There are three aspects to this process:

  • Shaping - converting character sequences to glyph sequences. This is highly specific to an individual script or script family, and may be very simple or highly complex. Shaping systems are provided by operating systems (e.g. Microsoft’s DirectWrite) but can also be cross-platform. We recommend that application developers choose a text framework that supports the Harfbuzz shaping engine. It is the most versatile shaper and supports multiple platforms. For more information see Shaping and Rendering.
  • Rendering - choosing the proper form and position of glyphs based on the chosen font. This involves applying script-specific behaviors such as diacritic positioning and ligature formation, but also user-chosen behaviors and glyph variants (often called features) such as small capitals and alternate letterforms. Multiple rendering systems are in use, including SIL’s Graphite, however, applications should focus on fully supporting OpenType, including providing an interface that allows for user control of all feature settings. These rendering systems are covered in Shaping and Rendering and in the sections below.
  • Layout - forming, formatting, and positioning paragraphs, including sizing, indentation, color, and many other aspects. The various properties of layouts an application supports (styles of indentation, lists, headings, etc.) depend on the purpose of the application. These need to take into account any script-specific conventions that apply to those layout elements. This is particularly important for applications that intend to support RTL (right-to-left) scripts (e.g. Arabic, Hebrew). Applications need to understand and properly support script-specific layout conventions for the layout options they provide to users. For examples see the articles in the Layout topic.

Complex rendering

Those who speak and write European languages often have a very simple concept of rendering, where there is a one-to-one correspondence between characters and glyphs and those glyphs are laid out in a straightforward left-to-right order. But many scripts require much more complexity in the rendering process. Some of these complexities include:

  • Contextual shaping - where the shape of the glyph depends on adjacent characters or its position within the word.
  • Ligatures - where two or more characters combine into a single shape. In the Arabic script, for example, when a lam character (ل) is followed by an alif character (ا), the two characters combine to form a single shape (لا).
  • Complex positioning - where diacritics must stack up or be positioned in various ways in order to be readable.
  • Reordering - where glyphs appear to the left or above or below characters that precede them in the data.
  • Splitting - where a single character is displayed using two disjoint glyphs.
  • Bidirectionality - where in some right-to-left scripts, numbers are written left to right.
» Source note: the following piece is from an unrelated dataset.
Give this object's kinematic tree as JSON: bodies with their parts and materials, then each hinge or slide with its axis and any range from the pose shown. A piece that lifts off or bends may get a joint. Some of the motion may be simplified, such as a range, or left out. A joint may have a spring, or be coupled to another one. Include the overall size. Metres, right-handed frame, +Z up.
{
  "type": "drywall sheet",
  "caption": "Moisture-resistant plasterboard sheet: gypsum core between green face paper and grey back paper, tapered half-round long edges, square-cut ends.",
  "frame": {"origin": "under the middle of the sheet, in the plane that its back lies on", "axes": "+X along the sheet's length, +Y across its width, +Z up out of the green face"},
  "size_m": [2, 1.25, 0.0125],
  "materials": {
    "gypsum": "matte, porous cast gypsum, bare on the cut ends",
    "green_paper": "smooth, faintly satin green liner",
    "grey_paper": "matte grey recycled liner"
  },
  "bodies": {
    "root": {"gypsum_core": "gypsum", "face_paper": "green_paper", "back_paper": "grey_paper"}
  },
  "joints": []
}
To achieve these complex behaviors, fonts include rules that are interpreted by rendering engines. The most common of these systems is OpenType, which is built into most operating systems and has become the industry standard. SIL developed its own smart-font system called Graphite, which provides more flexible support for some complex scripts, but has much less application support. See Shaping and Rendering.
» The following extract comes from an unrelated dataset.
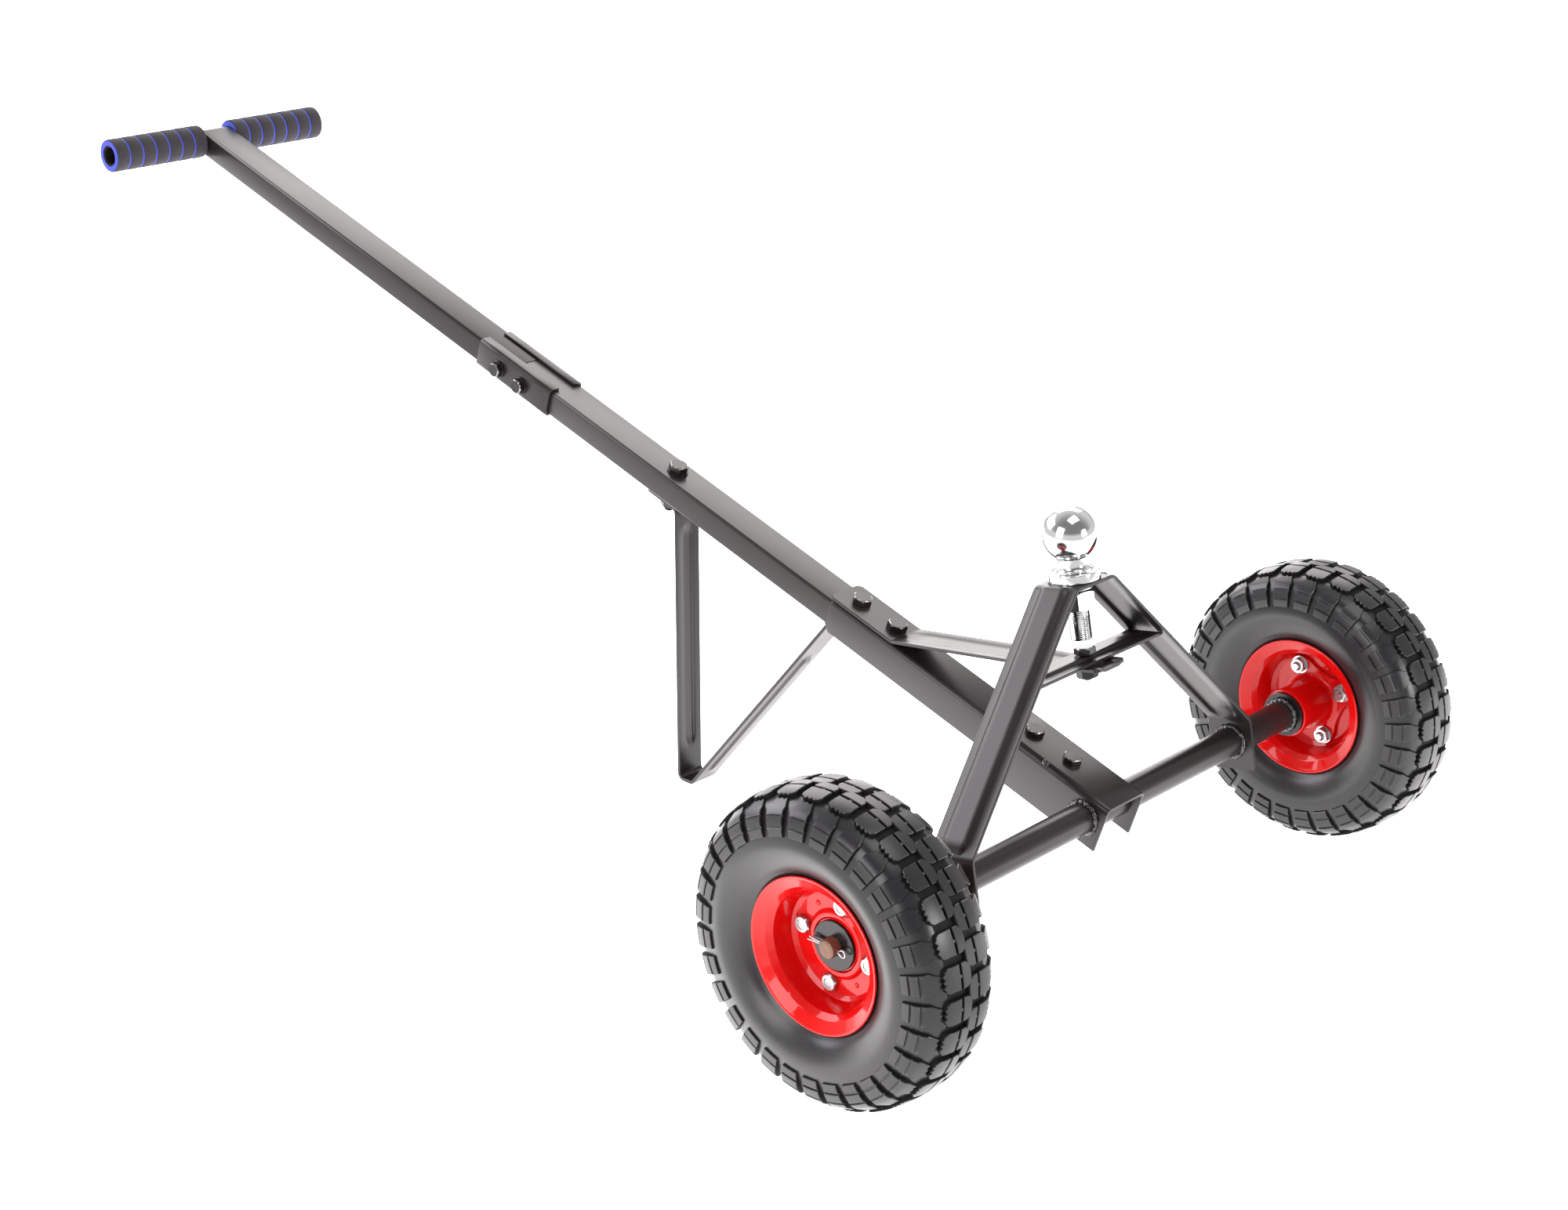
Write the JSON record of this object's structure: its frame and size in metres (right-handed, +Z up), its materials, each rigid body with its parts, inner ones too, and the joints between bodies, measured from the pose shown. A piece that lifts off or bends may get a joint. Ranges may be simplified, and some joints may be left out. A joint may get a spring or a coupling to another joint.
{
  "type": "hand trailer dolly",
  "caption": "Two-wheeled hand dolly with a hitch ball on an A-frame, a long tube handle with a foam T grip and a V-shaped prop stand.",
  "frame": {"origin": "on the floor, in the middle of the bounding box", "axes": "+X along the axle to the right wheel, +Y back towards the handle grips, +Z up"},
  "size_m": [0.744, 1.3744, 0.5453],
  "materials": {
    "frame_paint": "satin charcoal powder coat",
    "black_steel": "black oxide, semi-gloss",
    "zinc": "bright zinc plate",
    "chrome": "polished chrome",
    "red_paint": "glossy red enamel",
    "tyre": "matt black rubber",
    "foam": "matt closed-cell foam with thin blue grooves",
    "bearing_steel": "ground steel",
    "bare_steel": "turned steel, slightly browned"
  },
  "bodies": {
    "frame": {"axle_tube": "frame_paint", "lower_handle_tube": "frame_paint", "upper_handle_tube": "frame_paint", "lower_channel": "frame_paint", "front_bracket": "frame_paint", "splice_sleeve": "frame_paint", "brace_bar": "frame_paint", "stand": "frame_paint", "strap_bolt_rear": "black_steel", "strap_nut_rear": "black_steel", "strap_bolt_front": "black_steel", "strap_nut_front": "black_steel", "bracket_bolt_rear": "black_steel", "bracket_nut_rear": "black_steel", "bracket_bolt_front": "black_steel", "bracket_nut_front": "black_steel", "stand_bolt": "black_steel", "stand_nut": "black_steel", "splice_bolt_upper": "black_steel", "splice_nut_upper": "black_steel", "splice_bolt_lower": "black_steel", "splice_nut_lower": "black_steel", "t_bar": "frame_paint", "left_grip": "foam", "right_grip": "foam", "a_frame": "frame_paint", "crossbar": "frame_paint", "cross_bolt": "black_steel", "cross_nut": "black_steel", "hitch_ball": "chrome", "ball_lock_washer": "zinc", "ball_nut": "chrome", "left_axle_stub": "bare_steel", "left_outer_washer": "black_steel", "left_inner_washer": "black_steel", "left_split_pin": "zinc", "right_axle_stub": "bare_steel", "right_outer_washer": "black_steel", "right_inner_washer": "black_steel", "right_split_pin": "zinc"},
    "left_wheel": {"left_tyre": "tyre", "left_outer_rim": "red_paint", "left_inner_rim": "red_paint", "left_hub": "red_paint", "left_outer_bearing": "bearing_steel", "left_inner_bearing": "bearing_steel", "left_wheel_bolt_1": "zinc", "left_wheel_bolt_2": "zinc", "left_wheel_bolt_3": "zinc", "left_wheel_bolt_4": "zinc"},
    "right_wheel": {"right_tyre": "tyre", "right_outer_rim": "red_paint", "right_inner_rim": "red_paint", "right_hub": "red_paint", "right_outer_bearing": "bearing_steel", "right_inner_bearing": "bearing_steel", "right_wheel_bolt_1": "zinc", "right_wheel_bolt_2": "zinc", "right_wheel_bolt_3": "zinc", "right_wheel_bolt_4": "zinc"}
  },
  "joints": [
    {"name": "left_wheel_spin", "type": "hinge", "parent": "frame", "child": "left_wheel", "pos_m": [-0.3295, -0.55724, 0.13], "axis": [1, 0, 0], "continuous": true},
    {"name": "right_wheel_spin", "type": "hinge", "parent": "frame", "child": "right_wheel", "pos_m": [0.3295, -0.55724, 0.13], "axis": [1, 0, 0], "continuous": true}
  ]
}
For visual examples of these behaviors see Examples of Complex Rendering and Reordering and Data Storage Order. Developers who wish to support RTL scripts need to understand the Unicode Bidi Algorithm.

Font features and glyph variants

The font selected to display the text needs to support all the characters in the text, plus any rendering support needed by the language and/or script. If a character is missing, the operating system will try to substitute the corresponding character from another font (which may result in characters of uneven size or design being displayed), or it may just appear as a square box. If the needed rendering information is missing, characters may end up misaligned or malformed.

In addition, a language may require particular glyph variants for a character. For example, in African languages, the uppercase eng is typically in the shape of the lowercase eng (ŋ), just larger. In North and South American and European languages where the eng is used, the uppercase equivalent is generally in the form of an uppercase ‘N’ with a hook. The same codepoint is used for both styles.

Applications need to apply these glyph variants when appropriate, based on language tag and locale information and/or through user-controlled features. This can be done in three ways, and applications should support all three possible scenarios:

  • Font contains language-specific features - Some fonts contain features for glyph variants that are automatically turned on when the text is tagged with a specific language tag. This requires interaction between the application and rendering engine, and is unfortunately not well supported in common applications. An example of this type of feature is the Serbian Cyrillic alternates feature in the Charis, Gentium, and Andika fonts.
  • Font contains user-controlled features - These are glyph variant features or behaviors that a user can explicitly choose to apply to the selected text (or style definition). These features may not be simple on/off features and may have multiple options. An example is the Eng feature that offers three glyph variants. Applications need to provide a good user interface that allows users to control these features. One user-friendly way to support this is to provide a dialog that offers a choice of the variants available in the font. Ideally the choice of variants would only be offered if relevant to the language.
  • Application applies appropriate features based on language and locale data - In some cases, the locale data for a language contains information on the preferred glyph variant features that should be used. This is stored in the SLDR file for the language tag, and can be obtained using the LDML API. See Locale Data and related articles.

For more information on font features see OpenType.

Text analysis and conversion

Many features of applications depend on analysis of the text - word and line breaking, sorting, searching, spell-checking - or the conversion (transformation) of the text from one encoding into another. If the text is simple, strictly LTR (left-to-right), with no diacritics or complex shaping behaviors, and straightforward script conventions, there are good, well-established tools and patterns that can be used. However, even common, well-resourced languages (e.g. English) provide some significant challenges. Complex scripts can multiply these challenges.

If your application relies on text analysis for some functions, or needs to convert text between encodings or transformation formats (NFC, NFD, and others), or needs to manage cross-script transliteration, see Analysis Overview for important information.